# Direction
Count lines with the string "this" in them. State the number alone.

-- BEGIN --

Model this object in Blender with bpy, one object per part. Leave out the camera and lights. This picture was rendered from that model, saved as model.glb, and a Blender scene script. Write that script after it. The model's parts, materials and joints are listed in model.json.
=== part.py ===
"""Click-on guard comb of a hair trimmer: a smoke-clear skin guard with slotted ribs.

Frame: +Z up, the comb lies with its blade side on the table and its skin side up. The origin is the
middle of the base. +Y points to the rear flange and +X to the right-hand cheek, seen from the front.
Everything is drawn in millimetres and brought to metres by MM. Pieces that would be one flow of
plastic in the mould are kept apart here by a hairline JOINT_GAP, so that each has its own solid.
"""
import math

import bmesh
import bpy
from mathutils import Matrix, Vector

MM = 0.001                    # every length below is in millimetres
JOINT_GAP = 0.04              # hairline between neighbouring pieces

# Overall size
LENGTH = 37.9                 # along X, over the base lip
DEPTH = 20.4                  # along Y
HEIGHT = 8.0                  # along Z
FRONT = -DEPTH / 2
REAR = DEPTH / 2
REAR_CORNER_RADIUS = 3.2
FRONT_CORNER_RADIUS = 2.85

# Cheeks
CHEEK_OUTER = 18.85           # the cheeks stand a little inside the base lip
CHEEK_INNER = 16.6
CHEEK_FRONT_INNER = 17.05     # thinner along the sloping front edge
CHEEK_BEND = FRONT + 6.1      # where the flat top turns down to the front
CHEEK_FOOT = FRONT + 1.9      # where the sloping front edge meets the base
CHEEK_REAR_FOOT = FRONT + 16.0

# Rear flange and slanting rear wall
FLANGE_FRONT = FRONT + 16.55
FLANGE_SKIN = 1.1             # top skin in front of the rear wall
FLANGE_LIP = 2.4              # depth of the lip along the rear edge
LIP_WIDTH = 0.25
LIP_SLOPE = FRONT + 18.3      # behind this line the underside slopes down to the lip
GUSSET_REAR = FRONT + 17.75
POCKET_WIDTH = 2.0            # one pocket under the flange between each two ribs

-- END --

# Task response
2